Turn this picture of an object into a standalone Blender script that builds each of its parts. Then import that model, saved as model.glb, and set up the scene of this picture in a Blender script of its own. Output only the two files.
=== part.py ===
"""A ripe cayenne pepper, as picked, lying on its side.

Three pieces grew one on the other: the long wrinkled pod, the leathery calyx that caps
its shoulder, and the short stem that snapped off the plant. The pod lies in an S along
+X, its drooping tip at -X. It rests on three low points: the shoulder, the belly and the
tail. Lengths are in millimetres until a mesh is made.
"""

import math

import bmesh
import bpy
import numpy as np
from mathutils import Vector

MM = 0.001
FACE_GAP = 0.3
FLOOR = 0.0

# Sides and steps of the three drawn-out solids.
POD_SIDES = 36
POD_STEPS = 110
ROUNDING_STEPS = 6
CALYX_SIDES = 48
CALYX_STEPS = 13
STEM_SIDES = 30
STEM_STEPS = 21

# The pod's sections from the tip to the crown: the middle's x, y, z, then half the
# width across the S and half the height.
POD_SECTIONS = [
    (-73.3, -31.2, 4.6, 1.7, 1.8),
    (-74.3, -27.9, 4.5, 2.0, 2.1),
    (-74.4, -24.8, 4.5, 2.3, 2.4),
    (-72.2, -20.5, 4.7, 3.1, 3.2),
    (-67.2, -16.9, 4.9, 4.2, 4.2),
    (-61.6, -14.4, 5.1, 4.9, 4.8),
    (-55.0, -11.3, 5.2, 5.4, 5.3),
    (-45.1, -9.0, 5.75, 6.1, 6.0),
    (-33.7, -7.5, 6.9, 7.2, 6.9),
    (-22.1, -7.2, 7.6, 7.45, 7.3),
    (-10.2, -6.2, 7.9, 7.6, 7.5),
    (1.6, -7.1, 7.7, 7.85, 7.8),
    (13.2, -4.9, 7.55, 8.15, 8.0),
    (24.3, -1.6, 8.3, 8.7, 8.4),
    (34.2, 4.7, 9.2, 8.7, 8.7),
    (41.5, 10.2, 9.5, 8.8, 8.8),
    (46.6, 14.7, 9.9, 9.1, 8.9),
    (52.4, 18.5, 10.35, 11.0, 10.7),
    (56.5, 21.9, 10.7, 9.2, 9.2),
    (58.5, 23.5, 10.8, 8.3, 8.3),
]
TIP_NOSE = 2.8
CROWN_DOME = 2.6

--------

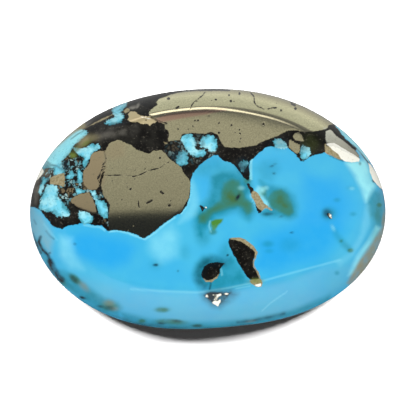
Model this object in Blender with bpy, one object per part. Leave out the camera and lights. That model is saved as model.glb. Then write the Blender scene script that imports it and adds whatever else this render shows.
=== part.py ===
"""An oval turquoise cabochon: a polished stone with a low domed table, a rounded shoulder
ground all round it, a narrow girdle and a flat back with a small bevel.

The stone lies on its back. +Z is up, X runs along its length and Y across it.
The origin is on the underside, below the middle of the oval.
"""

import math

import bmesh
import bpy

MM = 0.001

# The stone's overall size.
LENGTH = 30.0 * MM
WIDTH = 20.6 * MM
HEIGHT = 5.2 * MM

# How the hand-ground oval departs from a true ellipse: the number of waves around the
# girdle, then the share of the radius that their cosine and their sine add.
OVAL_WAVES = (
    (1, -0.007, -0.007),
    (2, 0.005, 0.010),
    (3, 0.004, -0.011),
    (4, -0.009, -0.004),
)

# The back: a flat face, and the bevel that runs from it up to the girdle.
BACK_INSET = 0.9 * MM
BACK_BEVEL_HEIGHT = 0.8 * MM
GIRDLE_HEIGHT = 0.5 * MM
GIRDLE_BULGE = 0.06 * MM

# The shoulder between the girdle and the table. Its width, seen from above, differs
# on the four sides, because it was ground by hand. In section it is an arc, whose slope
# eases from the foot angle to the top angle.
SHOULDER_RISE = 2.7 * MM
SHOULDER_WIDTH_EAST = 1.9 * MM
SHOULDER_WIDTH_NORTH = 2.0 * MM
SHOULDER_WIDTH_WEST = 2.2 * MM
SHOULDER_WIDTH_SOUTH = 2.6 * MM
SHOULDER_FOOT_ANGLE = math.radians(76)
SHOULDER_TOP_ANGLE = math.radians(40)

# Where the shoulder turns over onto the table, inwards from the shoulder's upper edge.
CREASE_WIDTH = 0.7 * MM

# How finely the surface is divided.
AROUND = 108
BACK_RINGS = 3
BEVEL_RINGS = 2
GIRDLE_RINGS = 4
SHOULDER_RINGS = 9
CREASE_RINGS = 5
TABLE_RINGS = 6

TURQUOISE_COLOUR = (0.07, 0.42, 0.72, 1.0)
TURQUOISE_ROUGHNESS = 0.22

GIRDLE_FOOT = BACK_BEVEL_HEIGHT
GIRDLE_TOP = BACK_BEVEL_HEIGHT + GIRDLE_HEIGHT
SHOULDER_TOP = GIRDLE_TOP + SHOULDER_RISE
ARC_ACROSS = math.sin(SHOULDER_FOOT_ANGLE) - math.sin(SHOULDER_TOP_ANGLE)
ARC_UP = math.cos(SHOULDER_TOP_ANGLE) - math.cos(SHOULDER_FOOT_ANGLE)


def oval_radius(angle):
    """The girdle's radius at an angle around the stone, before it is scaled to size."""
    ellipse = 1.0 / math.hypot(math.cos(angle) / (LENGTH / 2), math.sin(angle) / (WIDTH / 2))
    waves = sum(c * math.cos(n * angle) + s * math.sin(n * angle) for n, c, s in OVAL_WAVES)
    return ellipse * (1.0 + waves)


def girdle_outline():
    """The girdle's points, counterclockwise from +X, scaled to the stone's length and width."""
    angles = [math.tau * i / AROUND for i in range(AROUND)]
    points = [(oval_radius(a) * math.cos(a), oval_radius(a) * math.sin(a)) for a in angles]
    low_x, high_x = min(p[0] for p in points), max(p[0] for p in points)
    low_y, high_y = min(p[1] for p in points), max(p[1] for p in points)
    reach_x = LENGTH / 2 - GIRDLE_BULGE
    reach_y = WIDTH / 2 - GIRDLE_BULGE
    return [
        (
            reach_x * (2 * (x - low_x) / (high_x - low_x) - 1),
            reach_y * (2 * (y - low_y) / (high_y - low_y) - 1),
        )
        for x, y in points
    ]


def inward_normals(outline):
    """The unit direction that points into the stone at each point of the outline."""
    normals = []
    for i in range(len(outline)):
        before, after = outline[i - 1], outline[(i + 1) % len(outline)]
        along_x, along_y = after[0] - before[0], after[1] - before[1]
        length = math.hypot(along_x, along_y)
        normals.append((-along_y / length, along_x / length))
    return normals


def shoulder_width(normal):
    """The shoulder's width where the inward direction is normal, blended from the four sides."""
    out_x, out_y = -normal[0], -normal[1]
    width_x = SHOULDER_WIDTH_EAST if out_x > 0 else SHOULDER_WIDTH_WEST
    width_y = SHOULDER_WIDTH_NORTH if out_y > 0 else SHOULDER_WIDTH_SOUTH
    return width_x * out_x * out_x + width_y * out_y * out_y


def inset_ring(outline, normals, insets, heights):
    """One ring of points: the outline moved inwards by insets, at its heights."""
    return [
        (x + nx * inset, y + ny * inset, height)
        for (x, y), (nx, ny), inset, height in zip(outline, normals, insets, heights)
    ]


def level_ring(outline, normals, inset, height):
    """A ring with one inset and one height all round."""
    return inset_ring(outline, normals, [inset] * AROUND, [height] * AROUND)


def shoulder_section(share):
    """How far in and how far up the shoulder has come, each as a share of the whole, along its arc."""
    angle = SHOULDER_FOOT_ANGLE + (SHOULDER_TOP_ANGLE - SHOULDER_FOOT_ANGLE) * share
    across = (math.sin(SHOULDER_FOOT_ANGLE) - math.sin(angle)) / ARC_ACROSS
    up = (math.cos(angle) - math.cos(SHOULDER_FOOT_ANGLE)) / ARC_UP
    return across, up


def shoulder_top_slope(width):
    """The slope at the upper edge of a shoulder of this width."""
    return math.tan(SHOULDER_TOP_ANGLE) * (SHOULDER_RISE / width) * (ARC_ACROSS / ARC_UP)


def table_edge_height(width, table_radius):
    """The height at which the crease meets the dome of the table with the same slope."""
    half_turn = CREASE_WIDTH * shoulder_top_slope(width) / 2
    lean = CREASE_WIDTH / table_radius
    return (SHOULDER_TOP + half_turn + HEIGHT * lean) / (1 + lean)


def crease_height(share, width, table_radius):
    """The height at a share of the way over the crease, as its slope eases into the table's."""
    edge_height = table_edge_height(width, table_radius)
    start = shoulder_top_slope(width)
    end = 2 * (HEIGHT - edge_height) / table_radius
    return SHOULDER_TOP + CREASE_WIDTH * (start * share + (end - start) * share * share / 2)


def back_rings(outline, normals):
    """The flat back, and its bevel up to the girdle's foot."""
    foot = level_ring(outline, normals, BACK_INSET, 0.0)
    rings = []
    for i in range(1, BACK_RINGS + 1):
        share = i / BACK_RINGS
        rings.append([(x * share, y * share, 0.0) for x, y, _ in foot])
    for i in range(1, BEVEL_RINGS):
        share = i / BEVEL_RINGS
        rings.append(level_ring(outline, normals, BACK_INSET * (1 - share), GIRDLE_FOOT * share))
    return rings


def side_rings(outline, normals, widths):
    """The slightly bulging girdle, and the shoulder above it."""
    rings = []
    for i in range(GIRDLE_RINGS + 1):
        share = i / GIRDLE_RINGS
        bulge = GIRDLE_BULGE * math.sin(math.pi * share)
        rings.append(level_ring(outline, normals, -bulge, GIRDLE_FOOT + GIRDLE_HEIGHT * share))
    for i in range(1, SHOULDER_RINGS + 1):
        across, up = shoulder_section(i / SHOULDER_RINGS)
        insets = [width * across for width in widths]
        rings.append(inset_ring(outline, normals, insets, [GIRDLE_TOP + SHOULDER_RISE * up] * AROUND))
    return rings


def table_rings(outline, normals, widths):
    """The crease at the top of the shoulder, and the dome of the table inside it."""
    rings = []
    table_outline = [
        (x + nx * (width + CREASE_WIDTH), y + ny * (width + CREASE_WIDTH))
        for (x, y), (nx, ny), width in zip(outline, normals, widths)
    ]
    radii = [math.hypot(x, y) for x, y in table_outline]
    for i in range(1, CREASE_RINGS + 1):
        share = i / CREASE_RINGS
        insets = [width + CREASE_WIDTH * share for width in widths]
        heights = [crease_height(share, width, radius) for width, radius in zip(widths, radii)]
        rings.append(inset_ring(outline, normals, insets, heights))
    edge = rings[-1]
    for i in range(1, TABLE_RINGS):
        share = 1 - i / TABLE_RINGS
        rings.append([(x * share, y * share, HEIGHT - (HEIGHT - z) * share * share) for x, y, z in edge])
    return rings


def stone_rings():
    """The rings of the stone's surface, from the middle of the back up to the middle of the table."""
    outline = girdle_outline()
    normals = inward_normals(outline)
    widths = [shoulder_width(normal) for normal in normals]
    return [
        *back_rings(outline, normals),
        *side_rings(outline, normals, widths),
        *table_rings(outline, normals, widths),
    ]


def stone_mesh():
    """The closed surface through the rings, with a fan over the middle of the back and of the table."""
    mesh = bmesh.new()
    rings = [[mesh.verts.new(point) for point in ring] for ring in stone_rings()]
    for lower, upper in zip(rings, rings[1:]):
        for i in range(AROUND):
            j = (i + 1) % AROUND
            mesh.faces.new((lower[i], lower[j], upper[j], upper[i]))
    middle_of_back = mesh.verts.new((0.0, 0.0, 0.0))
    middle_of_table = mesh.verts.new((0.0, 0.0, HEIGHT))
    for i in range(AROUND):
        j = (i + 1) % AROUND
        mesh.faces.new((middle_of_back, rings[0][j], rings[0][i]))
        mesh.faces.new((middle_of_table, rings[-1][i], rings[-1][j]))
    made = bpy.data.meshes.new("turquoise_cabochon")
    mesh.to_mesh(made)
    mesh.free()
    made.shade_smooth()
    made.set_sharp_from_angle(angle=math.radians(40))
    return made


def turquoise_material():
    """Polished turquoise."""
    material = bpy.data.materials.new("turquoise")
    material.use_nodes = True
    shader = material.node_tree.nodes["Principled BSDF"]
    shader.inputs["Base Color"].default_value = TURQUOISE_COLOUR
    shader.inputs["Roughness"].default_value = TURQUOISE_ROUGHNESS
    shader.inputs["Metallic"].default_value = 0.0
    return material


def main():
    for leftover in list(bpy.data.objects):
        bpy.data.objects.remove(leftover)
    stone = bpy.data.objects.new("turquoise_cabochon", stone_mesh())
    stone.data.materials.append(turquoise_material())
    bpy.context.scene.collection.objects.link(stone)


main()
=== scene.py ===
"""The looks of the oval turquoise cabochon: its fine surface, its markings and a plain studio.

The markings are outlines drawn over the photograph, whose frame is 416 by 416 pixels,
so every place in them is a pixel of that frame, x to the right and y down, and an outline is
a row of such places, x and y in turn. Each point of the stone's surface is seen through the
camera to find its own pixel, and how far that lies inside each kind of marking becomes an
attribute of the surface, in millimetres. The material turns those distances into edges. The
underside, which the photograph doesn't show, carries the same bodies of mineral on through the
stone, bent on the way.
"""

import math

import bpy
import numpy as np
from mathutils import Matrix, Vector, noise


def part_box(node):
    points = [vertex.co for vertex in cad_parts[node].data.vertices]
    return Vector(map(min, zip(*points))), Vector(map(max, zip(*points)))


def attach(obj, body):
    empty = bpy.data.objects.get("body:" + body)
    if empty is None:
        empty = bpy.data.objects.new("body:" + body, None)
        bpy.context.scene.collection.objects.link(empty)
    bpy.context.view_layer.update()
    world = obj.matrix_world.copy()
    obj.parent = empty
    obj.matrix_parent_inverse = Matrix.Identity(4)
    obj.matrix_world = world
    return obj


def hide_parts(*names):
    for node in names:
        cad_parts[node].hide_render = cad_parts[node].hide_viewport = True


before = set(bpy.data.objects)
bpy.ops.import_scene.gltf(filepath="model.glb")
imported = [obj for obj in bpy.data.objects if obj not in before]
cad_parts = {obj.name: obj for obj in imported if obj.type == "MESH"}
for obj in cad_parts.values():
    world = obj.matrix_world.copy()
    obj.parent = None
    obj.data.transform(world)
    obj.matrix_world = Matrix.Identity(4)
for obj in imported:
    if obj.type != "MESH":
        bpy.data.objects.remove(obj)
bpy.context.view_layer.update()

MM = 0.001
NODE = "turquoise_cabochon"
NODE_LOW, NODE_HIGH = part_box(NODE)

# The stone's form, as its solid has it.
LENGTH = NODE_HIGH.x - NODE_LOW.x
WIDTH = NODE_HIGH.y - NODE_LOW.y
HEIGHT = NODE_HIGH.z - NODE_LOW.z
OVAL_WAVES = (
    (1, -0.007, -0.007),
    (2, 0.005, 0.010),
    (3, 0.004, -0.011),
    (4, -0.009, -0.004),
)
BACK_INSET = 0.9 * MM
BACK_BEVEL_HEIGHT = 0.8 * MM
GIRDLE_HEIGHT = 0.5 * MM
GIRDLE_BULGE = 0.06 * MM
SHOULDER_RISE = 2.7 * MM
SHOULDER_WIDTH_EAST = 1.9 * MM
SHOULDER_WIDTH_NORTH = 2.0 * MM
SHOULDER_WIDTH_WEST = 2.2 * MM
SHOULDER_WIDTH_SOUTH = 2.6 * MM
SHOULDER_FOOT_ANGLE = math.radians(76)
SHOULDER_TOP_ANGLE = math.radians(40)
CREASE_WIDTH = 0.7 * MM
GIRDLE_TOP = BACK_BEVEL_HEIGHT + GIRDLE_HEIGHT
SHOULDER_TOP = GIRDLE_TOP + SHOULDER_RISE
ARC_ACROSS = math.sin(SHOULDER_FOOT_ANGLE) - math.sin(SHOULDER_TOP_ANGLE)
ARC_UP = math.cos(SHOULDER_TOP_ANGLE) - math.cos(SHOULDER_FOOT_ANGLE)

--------

Look through the entries above and quote exactly the lines from the line with "made.set_sharp_from_angle(angle=math.radians(40))" to the line with "obj.matrix_parent_inverse = Matrix.Identity(4)", counting both of those lines.

    made.set_sharp_from_angle(angle=math.radians(40))
    return made


def turquoise_material():
    """Polished turquoise."""
    material = bpy.data.materials.new("turquoise")
    material.use_nodes = True
    shader = material.node_tree.nodes["Principled BSDF"]
    shader.inputs["Base Color"].default_value = TURQUOISE_COLOUR
    shader.inputs["Roughness"].default_value = TURQUOISE_ROUGHNESS
    shader.inputs["Metallic"].default_value = 0.0
    return material


def main():
    for leftover in list(bpy.data.objects):
        bpy.data.objects.remove(leftover)
    stone = bpy.data.objects.new("turquoise_cabochon", stone_mesh())
    stone.data.materials.append(turquoise_material())
    bpy.context.scene.collection.objects.link(stone)


main()
=== scene.py ===
"""The looks of the oval turquoise cabochon: its fine surface, its markings and a plain studio.

The markings are outlines drawn over the photograph, whose frame is 416 by 416 pixels,
so every place in them is a pixel of that frame, x to the right and y down, and an outline is
a row of such places, x and y in turn. Each point of the stone's surface is seen through the
camera to find its own pixel, and how far that lies inside each kind of marking becomes an
attribute of the surface, in millimetres. The material turns those distances into edges. The
underside, which the photograph doesn't show, carries the same bodies of mineral on through the
stone, bent on the way.
"""

import math

import bpy
import numpy as np
from mathutils import Matrix, Vector, noise


def part_box(node):
    points = [vertex.co for vertex in cad_parts[node].data.vertices]
    return Vector(map(min, zip(*points))), Vector(map(max, zip(*points)))


def attach(obj, body):
    empty = bpy.data.objects.get("body:" + body)
    if empty is None:
        empty = bpy.data.objects.new("body:" + body, None)
        bpy.context.scene.collection.objects.link(empty)
    bpy.context.view_layer.update()
    world = obj.matrix_world.copy()
    obj.parent = empty
    obj.matrix_parent_inverse = Matrix.Identity(4)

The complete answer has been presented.